- PROBLEM TO SOLVE -
Your task is to copy a single run of lines that starts at the line with "function addCoil(name, geometry)" and stops at the line with "cad_parts[node].hide_render = cad_parts[node].hide_viewport", keeping both ends. Copy nothing else.

** START DATASET EXCERPT **

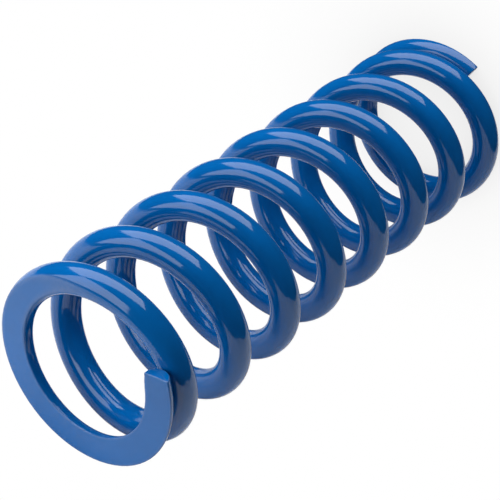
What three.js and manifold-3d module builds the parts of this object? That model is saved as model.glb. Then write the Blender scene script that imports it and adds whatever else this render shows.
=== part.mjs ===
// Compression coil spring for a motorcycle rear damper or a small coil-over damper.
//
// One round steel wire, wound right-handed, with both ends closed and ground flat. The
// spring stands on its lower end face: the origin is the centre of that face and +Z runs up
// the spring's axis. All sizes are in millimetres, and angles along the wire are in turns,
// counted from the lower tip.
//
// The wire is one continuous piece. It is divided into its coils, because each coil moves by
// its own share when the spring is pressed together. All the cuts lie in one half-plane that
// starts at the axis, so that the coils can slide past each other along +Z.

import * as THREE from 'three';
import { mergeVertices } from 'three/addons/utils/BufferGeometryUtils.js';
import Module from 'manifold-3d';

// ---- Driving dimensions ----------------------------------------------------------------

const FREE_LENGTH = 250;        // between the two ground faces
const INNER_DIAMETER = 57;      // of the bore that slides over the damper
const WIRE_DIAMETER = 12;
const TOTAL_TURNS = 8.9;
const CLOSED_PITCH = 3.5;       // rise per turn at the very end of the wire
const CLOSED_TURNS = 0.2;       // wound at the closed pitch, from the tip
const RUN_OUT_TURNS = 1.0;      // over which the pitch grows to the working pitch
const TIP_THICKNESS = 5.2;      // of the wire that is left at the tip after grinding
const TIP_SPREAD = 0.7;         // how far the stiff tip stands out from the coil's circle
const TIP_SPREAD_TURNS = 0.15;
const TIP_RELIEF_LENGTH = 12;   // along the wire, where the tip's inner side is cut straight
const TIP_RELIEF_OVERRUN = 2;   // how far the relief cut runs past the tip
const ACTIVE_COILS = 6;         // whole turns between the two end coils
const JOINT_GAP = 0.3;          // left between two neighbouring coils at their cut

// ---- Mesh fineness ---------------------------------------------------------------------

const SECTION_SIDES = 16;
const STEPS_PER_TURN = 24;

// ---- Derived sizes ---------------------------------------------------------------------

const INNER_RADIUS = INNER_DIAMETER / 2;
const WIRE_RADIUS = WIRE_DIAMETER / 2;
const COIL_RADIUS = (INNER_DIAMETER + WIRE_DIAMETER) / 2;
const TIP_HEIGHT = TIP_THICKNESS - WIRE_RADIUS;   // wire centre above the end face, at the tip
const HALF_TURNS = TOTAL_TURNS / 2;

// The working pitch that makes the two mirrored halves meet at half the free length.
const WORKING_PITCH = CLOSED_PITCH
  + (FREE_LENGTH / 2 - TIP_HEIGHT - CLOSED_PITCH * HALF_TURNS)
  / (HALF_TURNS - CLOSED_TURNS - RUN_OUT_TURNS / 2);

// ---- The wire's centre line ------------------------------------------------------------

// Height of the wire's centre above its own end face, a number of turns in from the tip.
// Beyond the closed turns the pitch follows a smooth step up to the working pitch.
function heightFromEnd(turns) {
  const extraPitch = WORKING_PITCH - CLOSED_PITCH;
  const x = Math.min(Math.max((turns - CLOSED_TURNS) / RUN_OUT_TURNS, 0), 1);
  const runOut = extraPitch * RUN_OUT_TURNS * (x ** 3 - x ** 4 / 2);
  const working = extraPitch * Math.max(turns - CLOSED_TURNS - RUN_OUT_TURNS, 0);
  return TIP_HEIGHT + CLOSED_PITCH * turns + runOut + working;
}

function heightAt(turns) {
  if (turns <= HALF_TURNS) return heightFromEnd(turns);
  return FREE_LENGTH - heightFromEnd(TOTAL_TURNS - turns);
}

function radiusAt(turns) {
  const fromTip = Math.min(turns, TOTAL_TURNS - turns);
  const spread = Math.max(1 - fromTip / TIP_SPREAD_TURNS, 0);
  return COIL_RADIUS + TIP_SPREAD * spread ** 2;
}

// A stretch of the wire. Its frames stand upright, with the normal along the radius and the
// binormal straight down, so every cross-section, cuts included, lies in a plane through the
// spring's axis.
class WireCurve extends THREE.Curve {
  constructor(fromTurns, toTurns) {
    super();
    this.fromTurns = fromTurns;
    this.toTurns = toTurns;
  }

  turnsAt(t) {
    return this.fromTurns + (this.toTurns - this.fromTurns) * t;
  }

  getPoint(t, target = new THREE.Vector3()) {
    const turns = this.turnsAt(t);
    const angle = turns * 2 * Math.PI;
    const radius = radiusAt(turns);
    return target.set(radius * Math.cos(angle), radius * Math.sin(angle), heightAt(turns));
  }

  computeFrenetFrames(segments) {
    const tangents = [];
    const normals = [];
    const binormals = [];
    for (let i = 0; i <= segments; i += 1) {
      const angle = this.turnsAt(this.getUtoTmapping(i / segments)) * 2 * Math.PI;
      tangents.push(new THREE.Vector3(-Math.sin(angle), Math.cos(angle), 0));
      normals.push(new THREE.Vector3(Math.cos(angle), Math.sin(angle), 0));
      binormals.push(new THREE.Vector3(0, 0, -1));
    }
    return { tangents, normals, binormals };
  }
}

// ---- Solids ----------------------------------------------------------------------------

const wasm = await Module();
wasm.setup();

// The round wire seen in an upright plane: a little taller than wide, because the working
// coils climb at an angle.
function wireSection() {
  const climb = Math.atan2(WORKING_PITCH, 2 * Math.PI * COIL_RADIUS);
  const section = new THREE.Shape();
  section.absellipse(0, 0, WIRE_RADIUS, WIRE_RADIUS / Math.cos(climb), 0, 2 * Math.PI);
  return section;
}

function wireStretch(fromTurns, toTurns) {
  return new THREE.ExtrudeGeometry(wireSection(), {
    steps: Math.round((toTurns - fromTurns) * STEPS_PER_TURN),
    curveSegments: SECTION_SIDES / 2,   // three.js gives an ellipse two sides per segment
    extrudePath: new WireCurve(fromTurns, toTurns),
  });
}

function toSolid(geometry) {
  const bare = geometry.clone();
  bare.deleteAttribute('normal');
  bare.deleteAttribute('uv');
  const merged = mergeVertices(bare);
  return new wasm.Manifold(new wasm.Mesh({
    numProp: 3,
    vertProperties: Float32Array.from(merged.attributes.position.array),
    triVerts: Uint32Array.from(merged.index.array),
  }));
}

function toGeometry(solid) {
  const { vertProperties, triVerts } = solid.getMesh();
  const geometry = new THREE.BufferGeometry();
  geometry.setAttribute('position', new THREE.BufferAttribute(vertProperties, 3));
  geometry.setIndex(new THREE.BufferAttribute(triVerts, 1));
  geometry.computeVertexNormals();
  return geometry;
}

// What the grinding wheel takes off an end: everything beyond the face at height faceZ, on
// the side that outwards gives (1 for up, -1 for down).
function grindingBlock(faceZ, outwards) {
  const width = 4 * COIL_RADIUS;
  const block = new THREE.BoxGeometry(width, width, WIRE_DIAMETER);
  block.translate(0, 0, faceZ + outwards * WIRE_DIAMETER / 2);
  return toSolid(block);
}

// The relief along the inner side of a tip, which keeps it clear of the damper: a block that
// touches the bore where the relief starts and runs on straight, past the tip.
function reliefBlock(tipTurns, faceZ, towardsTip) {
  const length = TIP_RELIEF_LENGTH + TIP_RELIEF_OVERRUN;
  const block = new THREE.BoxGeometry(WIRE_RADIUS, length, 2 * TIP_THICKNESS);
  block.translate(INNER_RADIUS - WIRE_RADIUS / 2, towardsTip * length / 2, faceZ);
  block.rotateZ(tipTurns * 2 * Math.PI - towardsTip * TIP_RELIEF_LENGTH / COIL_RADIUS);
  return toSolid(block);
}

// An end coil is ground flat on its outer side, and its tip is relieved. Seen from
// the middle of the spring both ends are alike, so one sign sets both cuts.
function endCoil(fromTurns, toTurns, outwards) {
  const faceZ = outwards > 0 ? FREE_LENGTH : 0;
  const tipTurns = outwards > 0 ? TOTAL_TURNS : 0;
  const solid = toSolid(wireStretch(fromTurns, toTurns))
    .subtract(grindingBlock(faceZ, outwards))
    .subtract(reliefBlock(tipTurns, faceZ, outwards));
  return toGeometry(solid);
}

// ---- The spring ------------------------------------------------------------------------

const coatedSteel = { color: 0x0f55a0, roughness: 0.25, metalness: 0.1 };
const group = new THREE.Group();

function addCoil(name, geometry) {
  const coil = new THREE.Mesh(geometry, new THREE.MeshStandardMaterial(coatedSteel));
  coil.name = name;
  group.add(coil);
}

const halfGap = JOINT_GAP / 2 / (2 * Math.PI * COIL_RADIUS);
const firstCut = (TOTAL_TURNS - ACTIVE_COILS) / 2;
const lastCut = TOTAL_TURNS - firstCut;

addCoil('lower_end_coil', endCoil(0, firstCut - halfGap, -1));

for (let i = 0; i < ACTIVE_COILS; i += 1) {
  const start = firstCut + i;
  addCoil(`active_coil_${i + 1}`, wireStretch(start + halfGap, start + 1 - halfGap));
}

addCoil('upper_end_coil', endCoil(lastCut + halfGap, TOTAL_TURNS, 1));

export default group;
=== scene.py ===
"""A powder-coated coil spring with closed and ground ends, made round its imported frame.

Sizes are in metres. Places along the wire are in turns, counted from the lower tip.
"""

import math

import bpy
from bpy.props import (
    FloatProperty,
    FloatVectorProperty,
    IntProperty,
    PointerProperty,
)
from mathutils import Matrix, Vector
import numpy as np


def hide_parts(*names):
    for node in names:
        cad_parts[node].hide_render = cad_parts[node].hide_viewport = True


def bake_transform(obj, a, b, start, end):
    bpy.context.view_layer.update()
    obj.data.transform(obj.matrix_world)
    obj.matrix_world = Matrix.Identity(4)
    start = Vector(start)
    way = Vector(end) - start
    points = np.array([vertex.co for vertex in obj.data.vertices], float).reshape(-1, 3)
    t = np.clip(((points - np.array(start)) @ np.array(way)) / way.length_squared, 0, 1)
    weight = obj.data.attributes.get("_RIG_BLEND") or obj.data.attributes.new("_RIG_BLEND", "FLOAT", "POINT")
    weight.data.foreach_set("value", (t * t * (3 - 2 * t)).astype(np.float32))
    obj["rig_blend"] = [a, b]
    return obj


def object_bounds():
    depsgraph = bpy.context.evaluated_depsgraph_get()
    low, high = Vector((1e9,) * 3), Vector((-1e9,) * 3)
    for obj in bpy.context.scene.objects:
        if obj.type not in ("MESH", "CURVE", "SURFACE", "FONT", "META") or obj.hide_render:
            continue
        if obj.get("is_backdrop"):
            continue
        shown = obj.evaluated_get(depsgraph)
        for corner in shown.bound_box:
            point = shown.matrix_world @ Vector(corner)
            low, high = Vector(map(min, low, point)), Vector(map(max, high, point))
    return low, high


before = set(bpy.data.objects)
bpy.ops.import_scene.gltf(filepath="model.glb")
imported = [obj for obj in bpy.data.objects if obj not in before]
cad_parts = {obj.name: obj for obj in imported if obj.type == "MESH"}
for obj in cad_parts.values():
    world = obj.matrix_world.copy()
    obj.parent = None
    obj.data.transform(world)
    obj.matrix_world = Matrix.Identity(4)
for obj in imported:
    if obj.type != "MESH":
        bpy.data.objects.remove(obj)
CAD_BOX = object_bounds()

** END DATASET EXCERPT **

- IN RESPONSE -
function addCoil(name, geometry) {
  const coil = new THREE.Mesh(geometry, new THREE.MeshStandardMaterial(coatedSteel));
  coil.name = name;
  group.add(coil);
}

const halfGap = JOINT_GAP / 2 / (2 * Math.PI * COIL_RADIUS);
const firstCut = (TOTAL_TURNS - ACTIVE_COILS) / 2;
const lastCut = TOTAL_TURNS - firstCut;

addCoil('lower_end_coil', endCoil(0, firstCut - halfGap, -1));

for (let i = 0; i < ACTIVE_COILS; i += 1) {
  const start = firstCut + i;
  addCoil(`active_coil_${i + 1}`, wireStretch(start + halfGap, start + 1 - halfGap));
}

addCoil('upper_end_coil', endCoil(lastCut + halfGap, TOTAL_TURNS, 1));

export default group;
=== scene.py ===
"""A powder-coated coil spring with closed and ground ends, made round its imported frame.

Sizes are in metres. Places along the wire are in turns, counted from the lower tip.
"""

import math

import bpy
from bpy.props import (
    FloatProperty,
    FloatVectorProperty,
    IntProperty,
    PointerProperty,
)
from mathutils import Matrix, Vector
import numpy as np


def hide_parts(*names):
    for node in names:
        cad_parts[node].hide_render = cad_parts[node].hide_viewport = True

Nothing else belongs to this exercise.